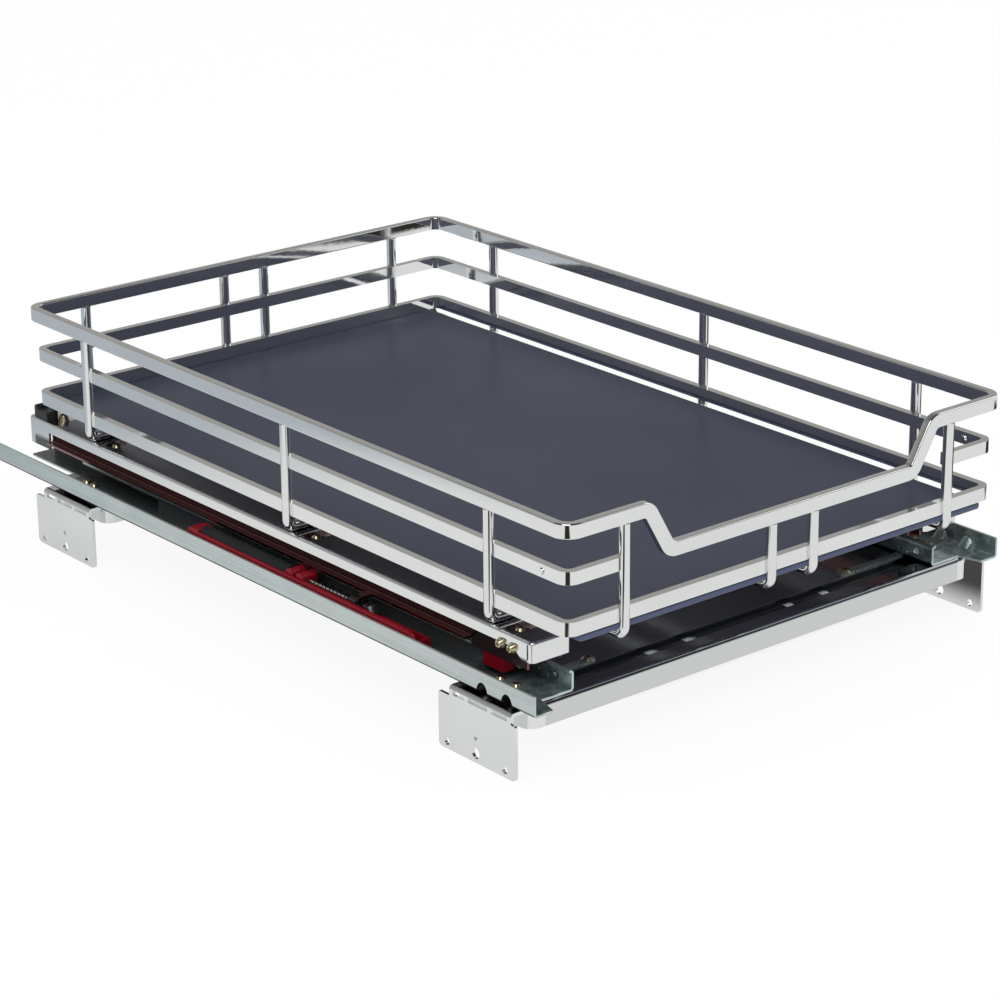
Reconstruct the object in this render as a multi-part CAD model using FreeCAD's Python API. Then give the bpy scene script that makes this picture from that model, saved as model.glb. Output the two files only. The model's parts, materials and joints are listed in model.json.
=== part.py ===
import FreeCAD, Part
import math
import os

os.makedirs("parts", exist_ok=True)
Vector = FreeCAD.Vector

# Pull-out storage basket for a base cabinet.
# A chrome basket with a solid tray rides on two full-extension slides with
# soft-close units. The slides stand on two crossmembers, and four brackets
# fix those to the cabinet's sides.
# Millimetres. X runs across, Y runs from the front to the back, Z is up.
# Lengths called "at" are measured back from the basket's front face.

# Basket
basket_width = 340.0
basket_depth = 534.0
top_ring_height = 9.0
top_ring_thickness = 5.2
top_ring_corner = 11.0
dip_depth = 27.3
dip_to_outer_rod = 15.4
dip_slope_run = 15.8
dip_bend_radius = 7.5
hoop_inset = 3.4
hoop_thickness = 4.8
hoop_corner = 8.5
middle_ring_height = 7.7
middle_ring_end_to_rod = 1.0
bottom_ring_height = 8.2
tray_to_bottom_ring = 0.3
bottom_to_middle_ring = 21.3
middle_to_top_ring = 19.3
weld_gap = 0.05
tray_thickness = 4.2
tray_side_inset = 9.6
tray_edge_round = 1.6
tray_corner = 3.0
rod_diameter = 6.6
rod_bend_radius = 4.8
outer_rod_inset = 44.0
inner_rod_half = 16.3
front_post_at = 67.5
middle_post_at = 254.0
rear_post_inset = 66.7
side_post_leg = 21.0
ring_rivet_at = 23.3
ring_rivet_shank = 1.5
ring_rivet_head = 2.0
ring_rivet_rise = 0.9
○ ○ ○
◆ Your goal
Return all the data exactly as given.

◆ Solution below
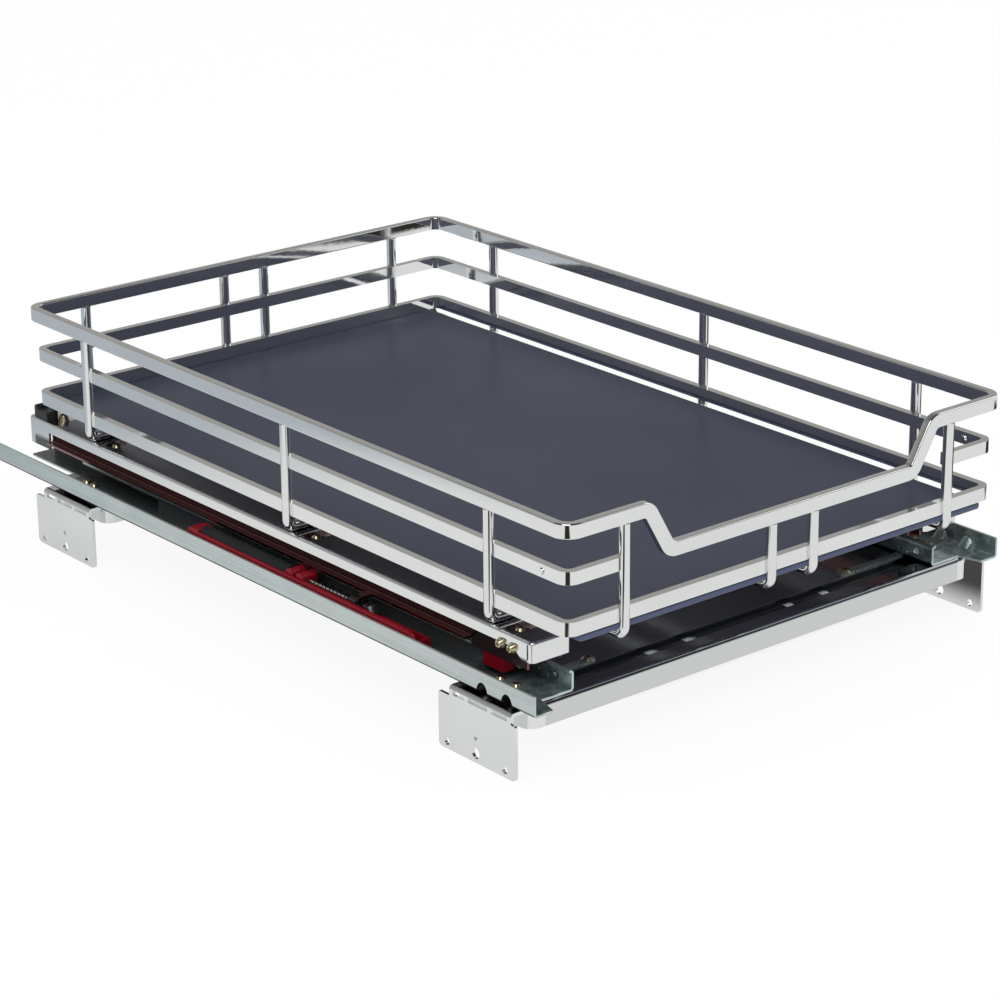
Reconstruct the object in this render as a multi-part CAD model using FreeCAD's Python API. Then give the bpy scene script that makes this picture from that model, saved as model.glb. Output the two files only. The model's parts, materials and joints are listed in model.json.
=== part.py ===
import FreeCAD, Part
import math
import os

os.makedirs("parts", exist_ok=True)
Vector = FreeCAD.Vector

# Pull-out storage basket for a base cabinet.
# A chrome basket with a solid tray rides on two full-extension slides with
# soft-close units. The slides stand on two crossmembers, and four brackets
# fix those to the cabinet's sides.
# Millimetres. X runs across, Y runs from the front to the back, Z is up.
# Lengths called "at" are measured back from the basket's front face.

# Basket
basket_width = 340.0
basket_depth = 534.0
top_ring_height = 9.0
top_ring_thickness = 5.2
top_ring_corner = 11.0
dip_depth = 27.3
dip_to_outer_rod = 15.4
dip_slope_run = 15.8
dip_bend_radius = 7.5
hoop_inset = 3.4
hoop_thickness = 4.8
hoop_corner = 8.5
middle_ring_height = 7.7
middle_ring_end_to_rod = 1.0
bottom_ring_height = 8.2
tray_to_bottom_ring = 0.3
bottom_to_middle_ring = 21.3
middle_to_top_ring = 19.3
weld_gap = 0.05
tray_thickness = 4.2
tray_side_inset = 9.6
tray_edge_round = 1.6
tray_corner = 3.0
rod_diameter = 6.6
rod_bend_radius = 4.8
outer_rod_inset = 44.0
inner_rod_half = 16.3
front_post_at = 67.5
middle_post_at = 254.0
rear_post_inset = 66.7
side_post_leg = 21.0
ring_rivet_at = 23.3
ring_rivet_shank = 1.5
ring_rivet_head = 2.0
ring_rivet_rise = 0.9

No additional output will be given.